### Exercise prompt
Write out the listing in full, matching it word for word.

### Given material

◇ ◇ ◇ ◇ ◇ ◇ ◇

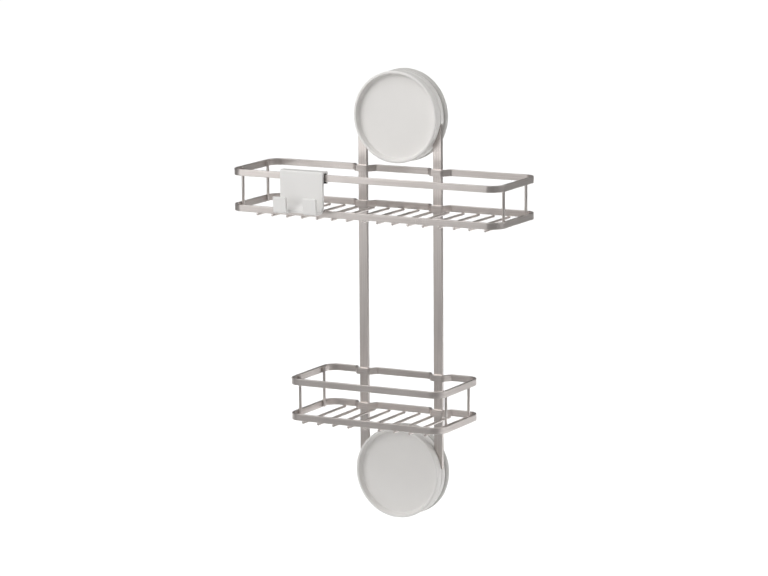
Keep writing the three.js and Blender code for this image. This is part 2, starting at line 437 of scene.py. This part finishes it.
def add_rail(node):
    """Flat strip on edge, bent round the shelf, with its grain running along it."""
    low, high = cad(node)
    path = rail_path(node)
    section, closeness = rounded_bar_section(RAIL_T, high.z - low.z, RAIL_EDGE)
    middle = (low.z + high.z) / 2
    verts = []
    for i, p in enumerate(path):
        a = (p - path[i - 1]).normalized()
        b = (path[(i + 1) % len(path)] - p).normalized()
        n = Vector((a.y + b.y, -a.x - b.x)).normalized()
        stretch = 1 / n.dot(Vector((a.y, -a.x)))
        verts += [(p.x + n.x * q.x * stretch, p.y + n.y * q.x * stretch, middle + q.y)
                  for q in section]
    along = running_length(path)
    round_bar = running_length(section)
    sides = len(section)
    faces, grain = [], []
    for i in range(len(path)):
        here, ahead = i * sides, (i + 1) % len(path) * sides
        for k in range(sides):
            after = (k + 1) % sides
            faces.append((here + k, ahead + k, ahead + after, here + after))
            grain += [(along[i], round_bar[k], closeness[k]),
                      (along[i + 1], round_bar[k], closeness[k]),
                      (along[i + 1], round_bar[k + 1], closeness[after]),
                      (along[i], round_bar[k + 1], closeness[after])]
    stands_for(keep_flats(new_piece(f"{node}.strip", verts, faces, grain)), node)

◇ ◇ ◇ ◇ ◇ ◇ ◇

### Task answer
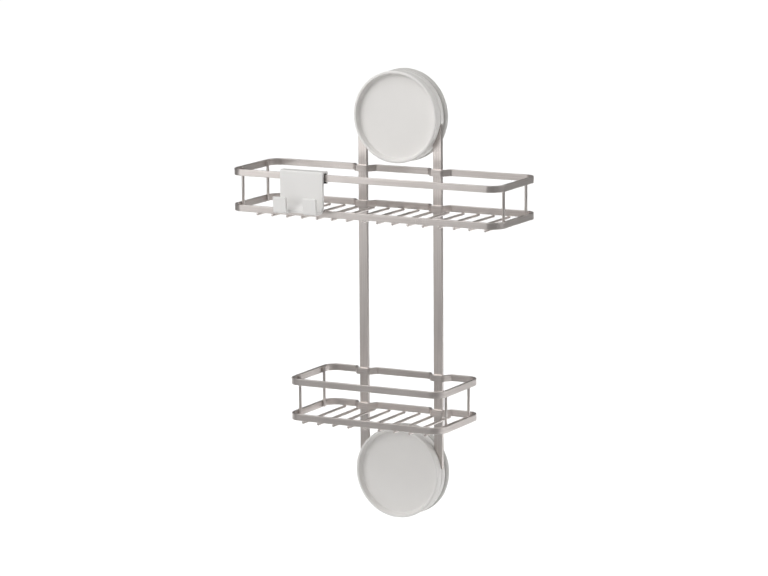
Keep writing the three.js and Blender code for this image. This is part 2, starting at line 437 of scene.py. This part finishes it.
def add_rail(node):
    """Flat strip on edge, bent round the shelf, with its grain running along it."""
    low, high = cad(node)
    path = rail_path(node)
    section, closeness = rounded_bar_section(RAIL_T, high.z - low.z, RAIL_EDGE)
    middle = (low.z + high.z) / 2
    verts = []
    for i, p in enumerate(path):
        a = (p - path[i - 1]).normalized()
        b = (path[(i + 1) % len(path)] - p).normalized()
        n = Vector((a.y + b.y, -a.x - b.x)).normalized()
        stretch = 1 / n.dot(Vector((a.y, -a.x)))
        verts += [(p.x + n.x * q.x * stretch, p.y + n.y * q.x * stretch, middle + q.y)
                  for q in section]
    along = running_length(path)
    round_bar = running_length(section)
    sides = len(section)
    faces, grain = [], []
    for i in range(len(path)):
        here, ahead = i * sides, (i + 1) % len(path) * sides
        for k in range(sides):
            after = (k + 1) % sides
            faces.append((here + k, ahead + k, ahead + after, here + after))
            grain += [(along[i], round_bar[k], closeness[k]),
                      (along[i + 1], round_bar[k], closeness[k]),
                      (along[i + 1], round_bar[k + 1], closeness[after]),
                      (along[i], round_bar[k + 1], closeness[after])]
    stands_for(keep_flats(new_piece(f"{node}.strip", verts, faces, grain)), node)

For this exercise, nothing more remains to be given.